• **PROBLEM TO WORK ON**
Repeat each record exactly as written, and drop any images.

Rows from an object dataset:

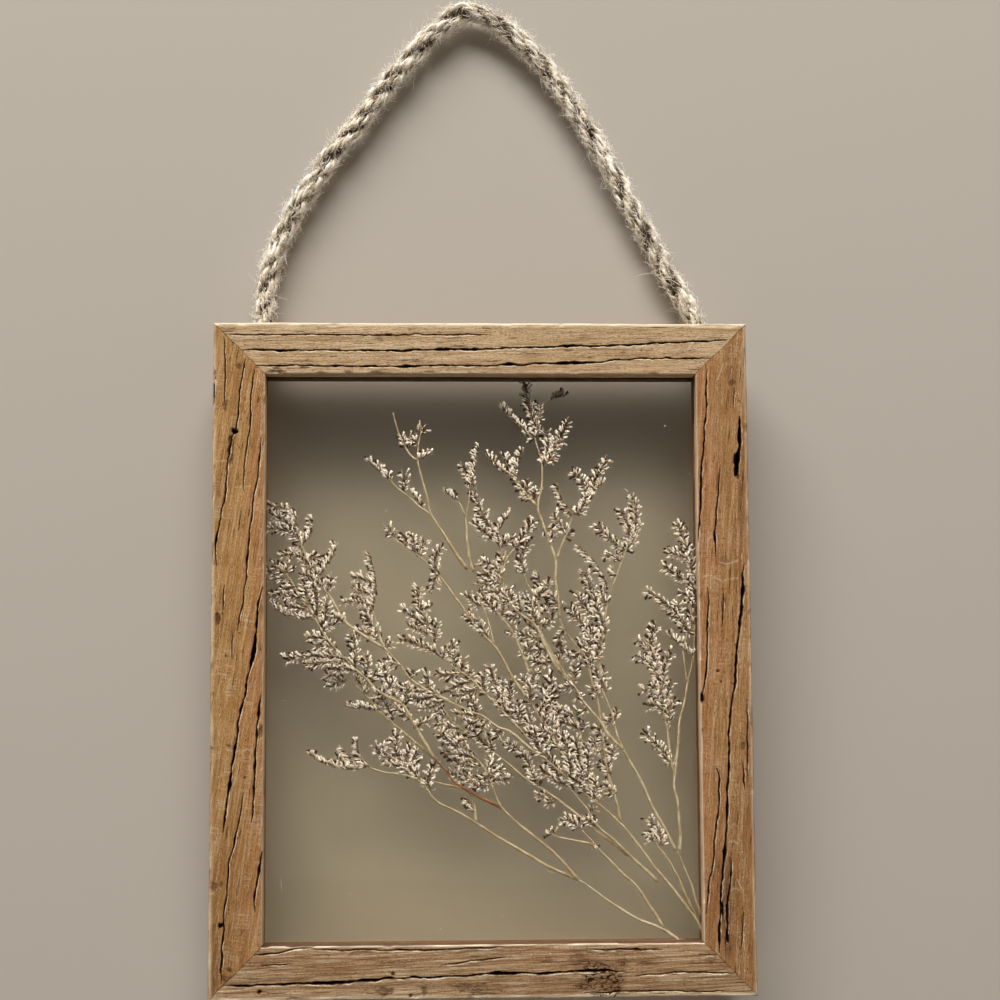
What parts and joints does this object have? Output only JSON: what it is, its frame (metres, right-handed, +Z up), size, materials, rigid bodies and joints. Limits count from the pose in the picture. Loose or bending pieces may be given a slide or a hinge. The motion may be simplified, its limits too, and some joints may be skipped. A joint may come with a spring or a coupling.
{
  "type": "pressed flower frame",
  "caption": "Rope-hung old wooden frame holding pressed sprays of dried sea lavender between two panes of glass.",
  "frame": {"origin": "the point under the top of the rope where a nail in the wall bears; the frame hangs below it", "axes": "+X to the viewer's right along the rails, +Y from the viewer towards the wall, +Z up along the stiles"},
  "size_m": [0.2, 0.0318, 0.3898],
  "materials": {
    "rail_wood": "matte",
    "stile_wood": "matte",
    "bead_wood": "matte",
    "window_glass": "gloss",
    "dried_flower": "matte",
    "jute": "matte",
    "staple_steel": "satin"
  },
  "bodies": {
    "root": {"top_rail": "rail_wood", "bottom_rail": "rail_wood", "left_stile": "stile_wood", "right_stile": "stile_wood", "front_pane": "window_glass", "back_pane": "window_glass", "top_bead": "bead_wood", "bottom_bead": "bead_wood", "left_bead": "bead_wood", "right_bead": "bead_wood", "left_staple": "staple_steel", "right_staple": "staple_steel", "hanging_rope": "jute", "low_stem": "dried_flower", "low_left_branch": "dried_flower", "low_upshoot": "dried_flower", "low_right_branch": "dried_flower", "red_twig": "dried_flower", "left_low_spray": "dried_flower", "left_mid_spray": "dried_flower", "left_up_stem": "dried_flower", "left_up_column": "dried_flower", "far_left_branch": "dried_flower", "top_left_sprig": "dried_flower", "left_long_sprig": "dried_flower", "centre_bent_twig": "dried_flower", "thin_top_twig": "dried_flower", "centre_top_spray": "dried_flower", "centre_column_spray": "dried_flower", "tall_stem": "dried_flower", "tall_top": "dried_flower", "tall_left_branch": "dried_flower", "tall_right_branch": "dried_flower", "right_stem": "dried_flower", "right_tall_branch": "dried_flower", "right_side_twig": "dried_flower", "right_sprig": "dried_flower", "right_inner_sprig": "dried_flower", "small_sprig": "dried_flower", "main_stem": "dried_flower", "main_top_branch": "dried_flower", "upper_fan": "dried_flower", "behind_fan": "dried_flower", "inner_stem": "dried_flower", "side_stem": "dried_flower", "side_long_branch": "dried_flower", "low_twig_sprig": "dried_flower"}
  },
  "joints": []
}
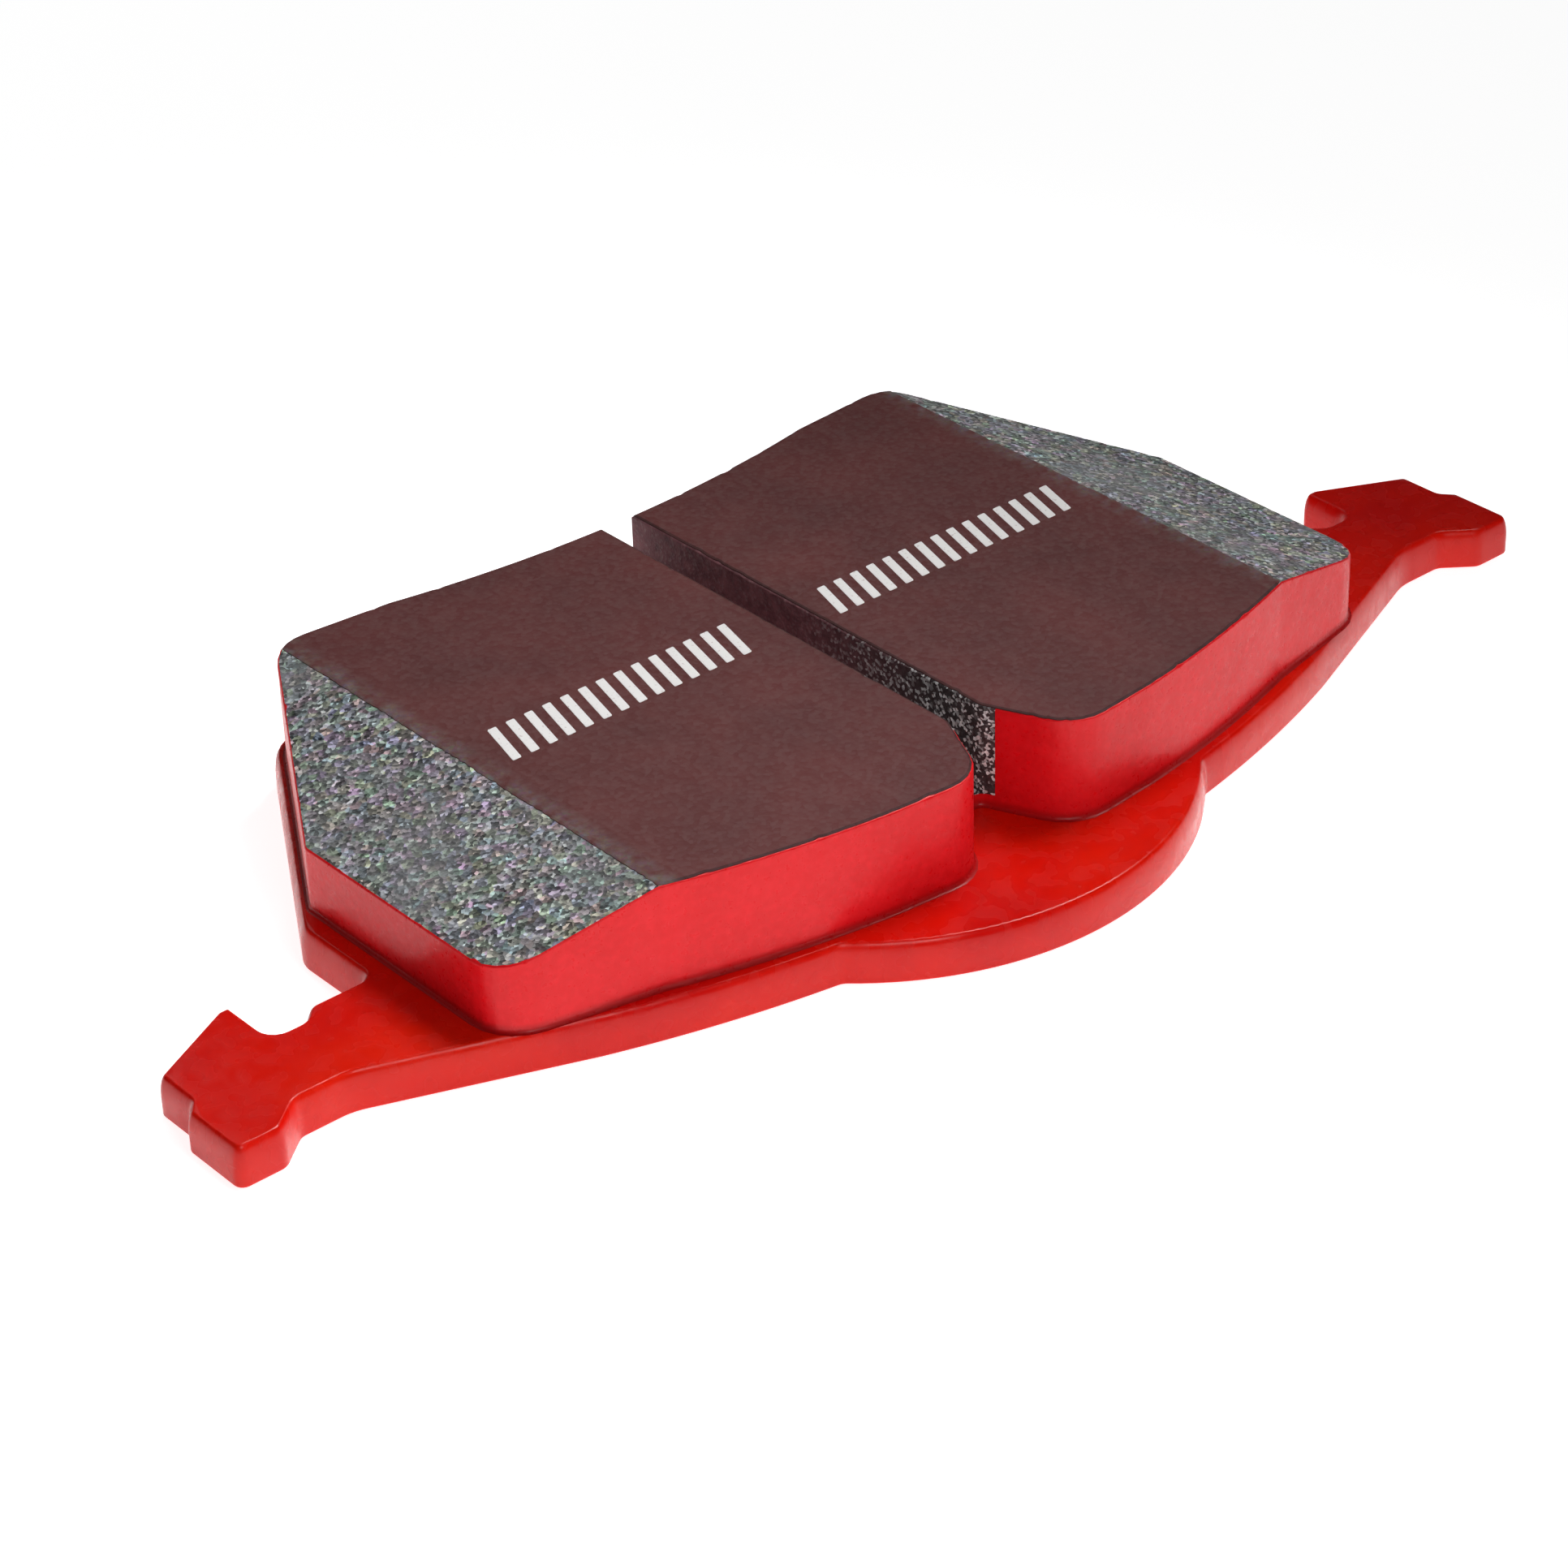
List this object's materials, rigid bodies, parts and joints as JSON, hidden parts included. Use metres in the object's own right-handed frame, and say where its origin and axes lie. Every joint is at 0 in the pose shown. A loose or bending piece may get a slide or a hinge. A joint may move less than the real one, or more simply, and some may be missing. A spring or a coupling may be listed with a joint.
{
  "type": "disc brake pad",
  "caption": "Disc brake pad: red painted backing plate with hammerhead ears and a rounded lobe, slotted friction block with long end ramps, dark bedding coat and a noise shim.",
  "frame": {"origin": "middle of the footprint, on the surface that the pad's shim lies on", "axes": "+X from ear to ear, +Y towards the disc's axis, +Z out of the friction face towards the disc"},
  "size_m": [0.1592, 0.073, 0.0158],
  "materials": {
    "plate_paint": "gloss red powder coat on steel",
    "underlayer_compound": "matte moulded compound, painted red at its edge",
    "friction_compound": "ground friction compound with bright and dark flecks",
    "break_in_coat": "matte dark red abrasive coat",
    "print_ink": "matte white printed ink",
    "shim_adhesive": "tacky damping adhesive",
    "shim_steel": "cold rolled sheet",
    "shim_rubber": "matte black rubber coat"
  },
  "bodies": {
    "root": {"backing_plate": "plate_paint", "underlayer": "underlayer_compound", "friction_block_left": "friction_compound", "friction_block_right": "friction_compound", "break_in_coat_left": "break_in_coat", "break_in_coat_right": "break_in_coat", "shim_adhesive": "shim_adhesive", "shim_core": "shim_steel", "shim_cover": "shim_rubber"}
  },
  "joints": []
}
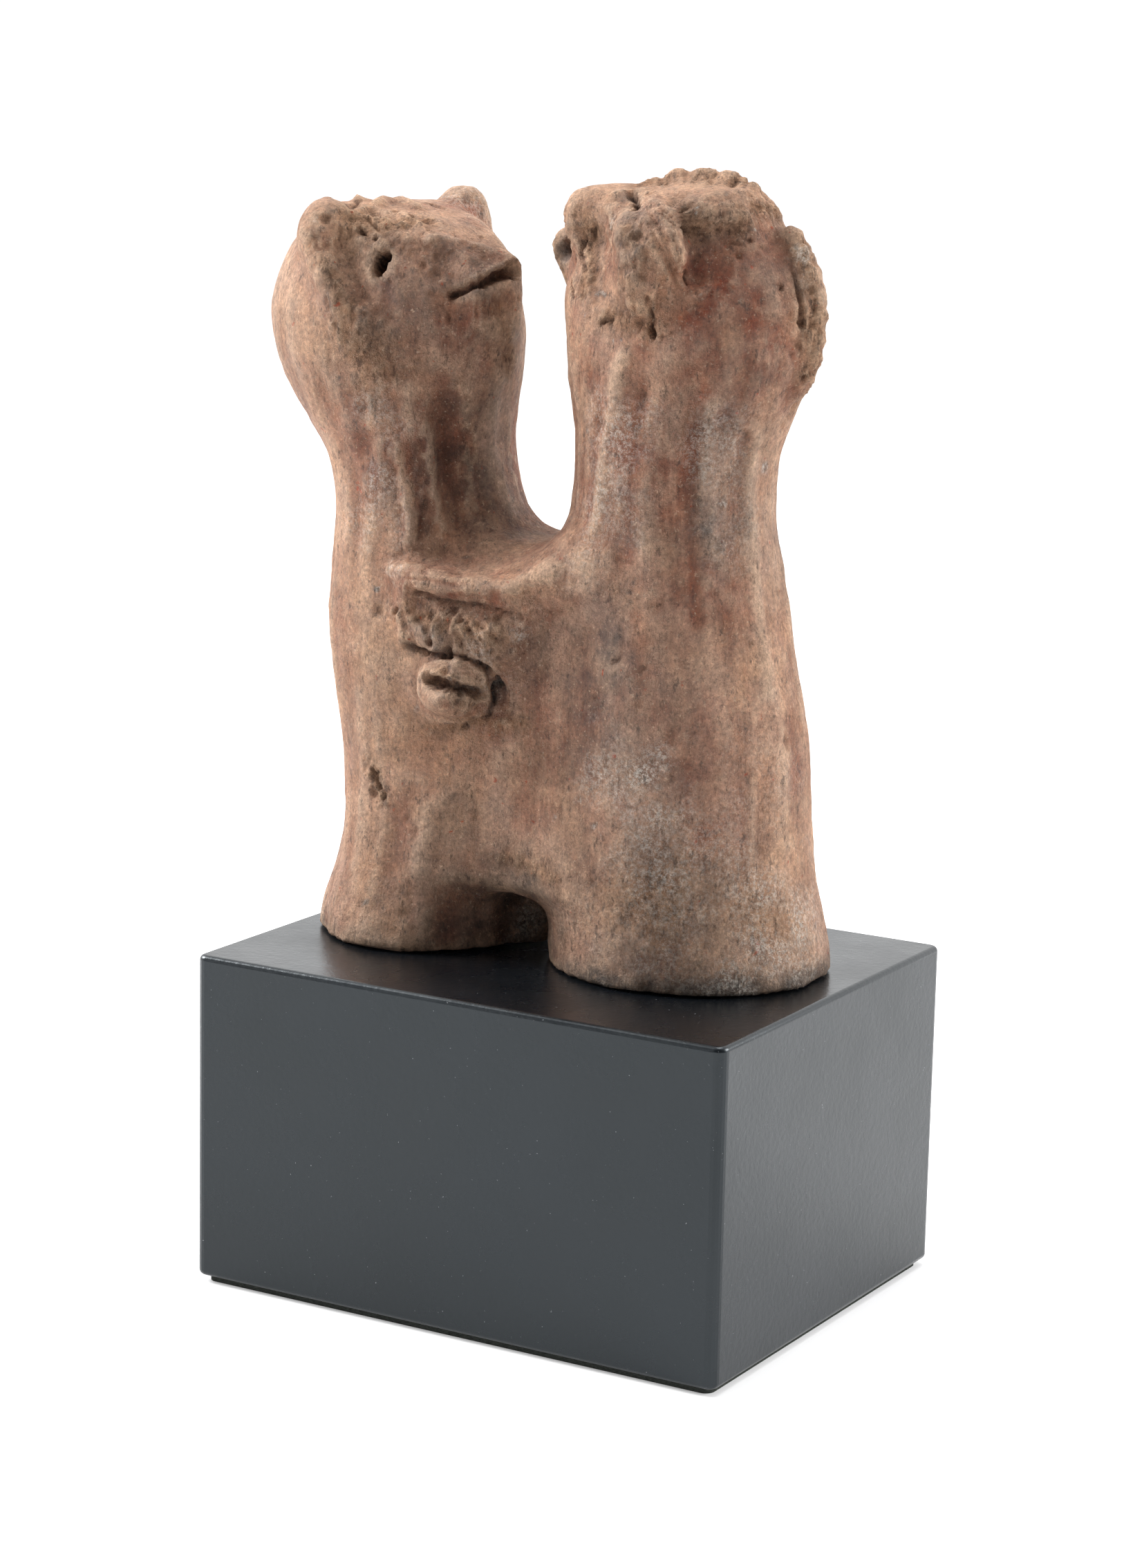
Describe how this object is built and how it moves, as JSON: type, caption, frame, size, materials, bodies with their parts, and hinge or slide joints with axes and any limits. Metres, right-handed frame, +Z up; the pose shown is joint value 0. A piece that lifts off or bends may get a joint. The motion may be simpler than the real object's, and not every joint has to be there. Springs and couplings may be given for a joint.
{
  "type": "terracotta double figure",
  "caption": "Hand-modelled terracotta figure of two standing animal-headed bodies grown together face to face, on a black painted wooden block with a felt pad.",
  "frame": {"origin": "middle of the underside of the felt pad, on the surface that the object stands on", "axes": "+Z up, +X from the left figure towards the right figure, -Y towards the side with the arm and the button"},
  "size_m": [0.0984, 0.0698, 0.1679],
  "materials": {
    "terracotta": "fired, burnished in places, worn and pitted",
    "black_painted_wood": "sprayed satin black",
    "dark_felt": "pressed felt"
  },
  "bodies": {
    "root": {"double_figure": "terracotta", "plinth_block": "black_painted_wood", "felt_pad": "dark_felt"}
  },
  "joints": []
}
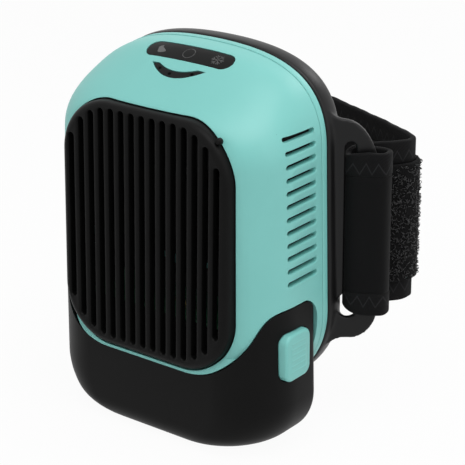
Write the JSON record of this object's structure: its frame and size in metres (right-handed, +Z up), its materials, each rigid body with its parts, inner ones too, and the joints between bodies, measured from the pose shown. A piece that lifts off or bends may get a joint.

• **THE ANSWER**
What parts and joints does this object have? Output only JSON: what it is, its frame (metres, right-handed, +Z up), size, materials, rigid bodies and joints. Limits count from the pose in the picture. Loose or bending pieces may be given a slide or a hinge. The motion may be simplified, its limits too, and some joints may be skipped. A joint may come with a spring or a coupling.
{
  "type": "pressed flower frame",
  "caption": "Rope-hung old wooden frame holding pressed sprays of dried sea lavender between two panes of glass.",
  "frame": {"origin": "the point under the top of the rope where a nail in the wall bears; the frame hangs below it", "axes": "+X to the viewer's right along the rails, +Y from the viewer towards the wall, +Z up along the stiles"},
  "size_m": [0.2, 0.0318, 0.3898],
  "materials": {
    "rail_wood": "matte",
    "stile_wood": "matte",
    "bead_wood": "matte",
    "window_glass": "gloss",
    "dried_flower": "matte",
    "jute": "matte",
    "staple_steel": "satin"
  },
  "bodies": {
    "root": {"top_rail": "rail_wood", "bottom_rail": "rail_wood", "left_stile": "stile_wood", "right_stile": "stile_wood", "front_pane": "window_glass", "back_pane": "window_glass", "top_bead": "bead_wood", "bottom_bead": "bead_wood", "left_bead": "bead_wood", "right_bead": "bead_wood", "left_staple": "staple_steel", "right_staple": "staple_steel", "hanging_rope": "jute", "low_stem": "dried_flower", "low_left_branch": "dried_flower", "low_upshoot": "dried_flower", "low_right_branch": "dried_flower", "red_twig": "dried_flower", "left_low_spray": "dried_flower", "left_mid_spray": "dried_flower", "left_up_stem": "dried_flower", "left_up_column": "dried_flower", "far_left_branch": "dried_flower", "top_left_sprig": "dried_flower", "left_long_sprig": "dried_flower", "centre_bent_twig": "dried_flower", "thin_top_twig": "dried_flower", "centre_top_spray": "dried_flower", "centre_column_spray": "dried_flower", "tall_stem": "dried_flower", "tall_top": "dried_flower", "tall_left_branch": "dried_flower", "tall_right_branch": "dried_flower", "right_stem": "dried_flower", "right_tall_branch": "dried_flower", "right_side_twig": "dried_flower", "right_sprig": "dried_flower", "right_inner_sprig": "dried_flower", "small_sprig": "dried_flower", "main_stem": "dried_flower", "main_top_branch": "dried_flower", "upper_fan": "dried_flower", "behind_fan": "dried_flower", "inner_stem": "dried_flower", "side_stem": "dried_flower", "side_long_branch": "dried_flower", "low_twig_sprig": "dried_flower"}
  },
  "joints": []
}
List this object's materials, rigid bodies, parts and joints as JSON, hidden parts included. Use metres in the object's own right-handed frame, and say where its origin and axes lie. Every joint is at 0 in the pose shown. A loose or bending piece may get a slide or a hinge. A joint may move less than the real one, or more simply, and some may be missing. A spring or a coupling may be listed with a joint.
{
  "type": "disc brake pad",
  "caption": "Disc brake pad: red painted backing plate with hammerhead ears and a rounded lobe, slotted friction block with long end ramps, dark bedding coat and a noise shim.",
  "frame": {"origin": "middle of the footprint, on the surface that the pad's shim lies on", "axes": "+X from ear to ear, +Y towards the disc's axis, +Z out of the friction face towards the disc"},
  "size_m": [0.1592, 0.073, 0.0158],
  "materials": {
    "plate_paint": "gloss red powder coat on steel",
    "underlayer_compound": "matte moulded compound, painted red at its edge",
    "friction_compound": "ground friction compound with bright and dark flecks",
    "break_in_coat": "matte dark red abrasive coat",
    "print_ink": "matte white printed ink",
    "shim_adhesive": "tacky damping adhesive",
    "shim_steel": "cold rolled sheet",
    "shim_rubber": "matte black rubber coat"
  },
  "bodies": {
    "root": {"backing_plate": "plate_paint", "underlayer": "underlayer_compound", "friction_block_left": "friction_compound", "friction_block_right": "friction_compound", "break_in_coat_left": "break_in_coat", "break_in_coat_right": "break_in_coat", "shim_adhesive": "shim_adhesive", "shim_core": "shim_steel", "shim_cover": "shim_rubber"}
  },
  "joints": []
}
Describe how this object is built and how it moves, as JSON: type, caption, frame, size, materials, bodies with their parts, and hinge or slide joints with axes and any limits. Metres, right-handed frame, +Z up; the pose shown is joint value 0. A piece that lifts off or bends may get a joint. The motion may be simpler than the real object's, and not every joint has to be there. Springs and couplings may be given for a joint.
{
  "type": "terracotta double figure",
  "caption": "Hand-modelled terracotta figure of two standing animal-headed bodies grown together face to face, on a black painted wooden block with a felt pad.",
  "frame": {"origin": "middle of the underside of the felt pad, on the surface that the object stands on", "axes": "+Z up, +X from the left figure towards the right figure, -Y towards the side with the arm and the button"},
  "size_m": [0.0984, 0.0698, 0.1679],
  "materials": {
    "terracotta": "fired, burnished in places, worn and pitted",
    "black_painted_wood": "sprayed satin black",
    "dark_felt": "pressed felt"
  },
  "bodies": {
    "root": {"double_figure": "terracotta", "plinth_block": "black_painted_wood", "felt_pad": "dark_felt"}
  },
  "joints": []
}
Write the JSON record of this object's structure: its frame and size in metres (right-handed, +Z up), its materials, each rigid body with its parts, inner ones too, and the joints between bodies, measured from the pose shown. A piece that lifts off or bends may get a joint.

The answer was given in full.